GuardDuty = an agentless detection engine that continuously ingests AWS logs (CloudTrail, VPC Flow Logs, DNS, etc.), detects "malicious / abnormal behavior" with threat intelligence and ML, and generates findings.
From here, 3 consequences emerge. These become the foundation of all design judgment.
- GuardDuty is "detection," not "prevention." GuardDuty doesn't block requests (that's WAF's job). It's a service that notifies what's happening, not stops the attack. So GuardDuty's value is decided by "detection accuracy × post-detection response speed." Leave findings unattended and the value is zero.
- GuardDuty is agentless and demands no log plumbing. For the foundational data sources (CloudTrail management events / VPC Flow Logs / DNS logs), GuardDuty directly consumes an "independent and duplicated stream." Borrowing the official expression, "an independent and duplicated stream of events." That is, you don't need to create a CloudTrail trail, enable VPC Flow Logs, or store and pay for these. After GuardDuty extracts the fields and profiles them, it discards the log body (doesn't store it). Changing your log settings doesn't affect GuardDuty. The reverse too.
- A finding is "a starting point," not "an endpoint." What GuardDuty emits is a structured notification. Only by receiving it with EventBridge and connecting "response plumbing" for triage, automated response, and ticketing does detection become operational. The climax of this article is Chapter 6 (EventBridge → automated response).
Pin down these 3 points and the task of "putting in GuardDuty" turns out to actually be the 3 designs of "① which logs to show it (protection-plan selection) → ② how to spread it org-wide (org control) → ③ how to turn findings into action (automated response)." Let me build them in order.
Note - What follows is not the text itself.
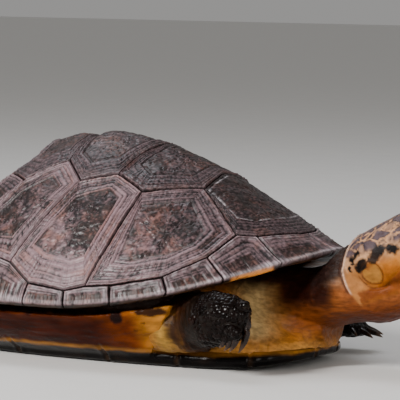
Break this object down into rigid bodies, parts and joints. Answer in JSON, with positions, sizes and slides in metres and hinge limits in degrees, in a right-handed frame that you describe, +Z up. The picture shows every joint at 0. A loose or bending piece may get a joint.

1. The Whole Map of GuardDuty: Foundational Detection + Protection Plans + Extended Threat Detection
GuardDuty isn't a "monolithic service" but a 3-layer structure of an always-on foundation + protection plans you add optionally + an upper layer that correlates for free.
1.1 Foundational Data Sources (Enable = Immediately On, No Extra Cost)
Enable GuardDuty and, with no additional config, it starts analyzing the following 3.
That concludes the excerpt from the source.